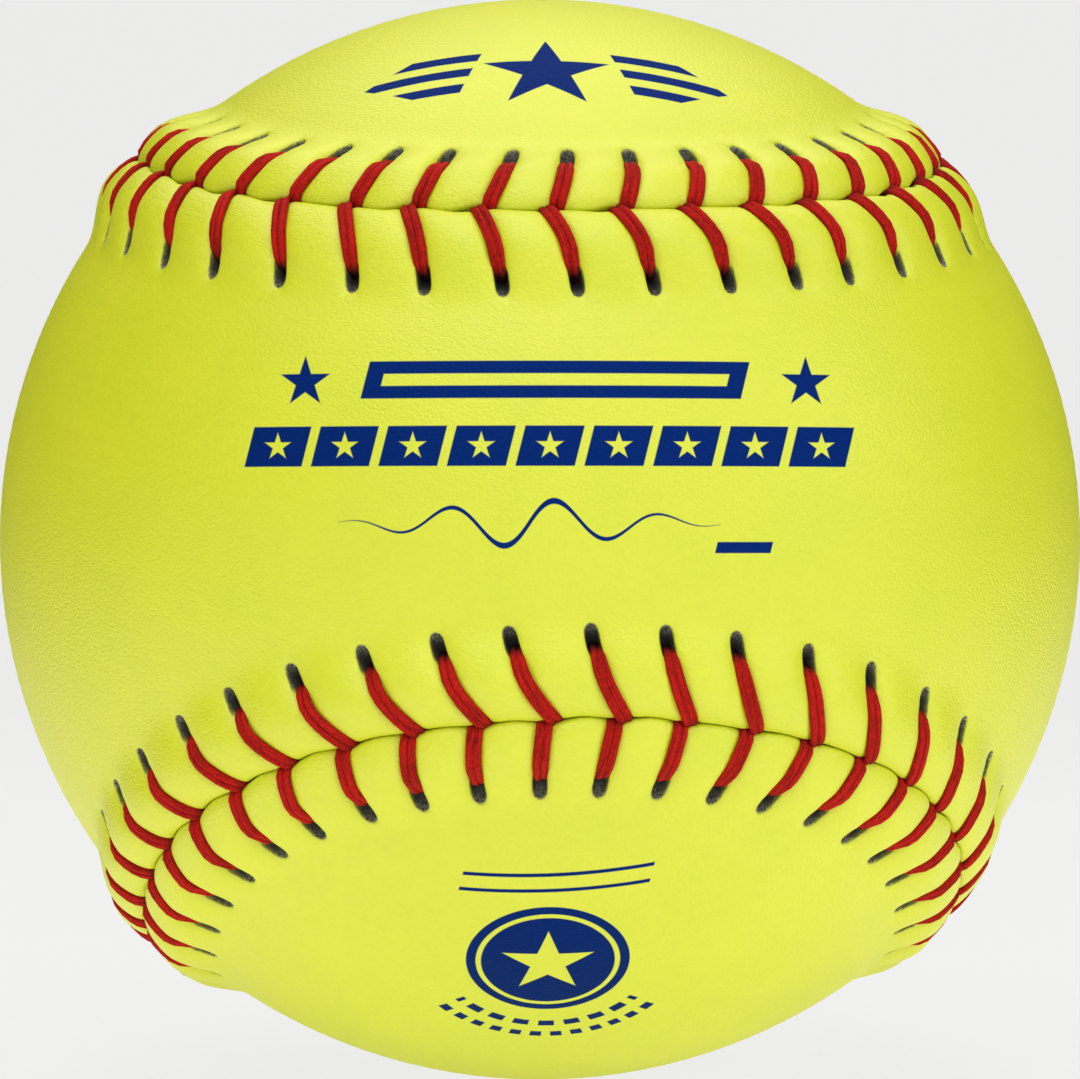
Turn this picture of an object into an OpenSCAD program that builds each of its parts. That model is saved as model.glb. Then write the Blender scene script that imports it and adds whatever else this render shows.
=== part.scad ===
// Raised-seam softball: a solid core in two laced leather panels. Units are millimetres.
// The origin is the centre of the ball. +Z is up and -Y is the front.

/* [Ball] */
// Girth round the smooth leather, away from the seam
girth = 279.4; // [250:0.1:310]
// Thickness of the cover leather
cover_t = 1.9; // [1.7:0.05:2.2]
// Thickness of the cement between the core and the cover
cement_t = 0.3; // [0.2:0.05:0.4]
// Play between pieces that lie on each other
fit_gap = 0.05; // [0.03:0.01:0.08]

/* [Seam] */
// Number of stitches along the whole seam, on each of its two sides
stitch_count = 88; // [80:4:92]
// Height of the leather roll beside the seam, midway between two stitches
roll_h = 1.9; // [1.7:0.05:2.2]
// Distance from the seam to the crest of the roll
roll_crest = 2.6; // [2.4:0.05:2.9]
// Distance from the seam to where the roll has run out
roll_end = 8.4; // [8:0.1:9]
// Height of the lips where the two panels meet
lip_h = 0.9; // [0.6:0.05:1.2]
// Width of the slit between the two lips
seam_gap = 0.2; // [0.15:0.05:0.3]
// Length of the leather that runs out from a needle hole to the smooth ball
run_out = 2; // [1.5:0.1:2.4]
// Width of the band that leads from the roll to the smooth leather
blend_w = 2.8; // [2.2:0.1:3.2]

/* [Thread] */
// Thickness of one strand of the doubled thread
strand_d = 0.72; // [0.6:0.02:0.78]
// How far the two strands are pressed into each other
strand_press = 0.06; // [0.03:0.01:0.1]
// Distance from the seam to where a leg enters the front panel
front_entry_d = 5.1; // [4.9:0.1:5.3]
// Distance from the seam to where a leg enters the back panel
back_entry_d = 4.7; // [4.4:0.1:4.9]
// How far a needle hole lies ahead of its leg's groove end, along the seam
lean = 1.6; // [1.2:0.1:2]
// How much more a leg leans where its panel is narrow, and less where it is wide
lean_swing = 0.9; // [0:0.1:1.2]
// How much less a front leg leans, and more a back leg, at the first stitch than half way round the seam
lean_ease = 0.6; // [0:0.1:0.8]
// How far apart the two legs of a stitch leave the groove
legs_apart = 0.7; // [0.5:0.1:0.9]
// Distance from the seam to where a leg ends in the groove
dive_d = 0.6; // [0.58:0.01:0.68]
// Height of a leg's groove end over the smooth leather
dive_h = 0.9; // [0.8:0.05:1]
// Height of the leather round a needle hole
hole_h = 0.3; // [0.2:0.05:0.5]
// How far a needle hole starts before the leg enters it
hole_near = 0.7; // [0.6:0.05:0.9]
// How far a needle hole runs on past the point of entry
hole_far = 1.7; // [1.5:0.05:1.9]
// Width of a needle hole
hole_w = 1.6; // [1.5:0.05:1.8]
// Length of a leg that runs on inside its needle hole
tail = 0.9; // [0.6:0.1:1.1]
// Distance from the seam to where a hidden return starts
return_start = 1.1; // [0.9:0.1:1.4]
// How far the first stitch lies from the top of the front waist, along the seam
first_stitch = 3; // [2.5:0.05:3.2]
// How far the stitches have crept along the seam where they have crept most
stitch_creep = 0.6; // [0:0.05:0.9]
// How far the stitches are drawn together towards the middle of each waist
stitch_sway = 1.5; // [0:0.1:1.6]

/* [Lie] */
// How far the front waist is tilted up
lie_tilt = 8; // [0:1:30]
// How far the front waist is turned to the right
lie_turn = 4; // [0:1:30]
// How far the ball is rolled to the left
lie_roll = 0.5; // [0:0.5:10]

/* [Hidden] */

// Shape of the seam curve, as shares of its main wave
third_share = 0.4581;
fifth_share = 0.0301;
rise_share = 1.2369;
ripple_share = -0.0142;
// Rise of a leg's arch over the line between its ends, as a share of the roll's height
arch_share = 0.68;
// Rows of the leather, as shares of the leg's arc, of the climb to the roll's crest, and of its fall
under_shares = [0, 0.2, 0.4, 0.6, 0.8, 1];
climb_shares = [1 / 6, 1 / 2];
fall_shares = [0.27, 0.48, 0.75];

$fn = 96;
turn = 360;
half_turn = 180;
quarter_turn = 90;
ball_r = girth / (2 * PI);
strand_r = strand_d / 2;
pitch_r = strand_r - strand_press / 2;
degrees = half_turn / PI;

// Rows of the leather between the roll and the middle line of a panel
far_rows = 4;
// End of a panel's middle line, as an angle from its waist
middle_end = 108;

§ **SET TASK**
Select every line above that contains the word "into", and copy it.

§ **RESULT BELOW**
Turn this picture of an object into an OpenSCAD program that builds each of its parts. That model is saved as model.glb. Then write the Blender scene script that imports it and adds whatever else this render shows.
// How far the two strands are pressed into each other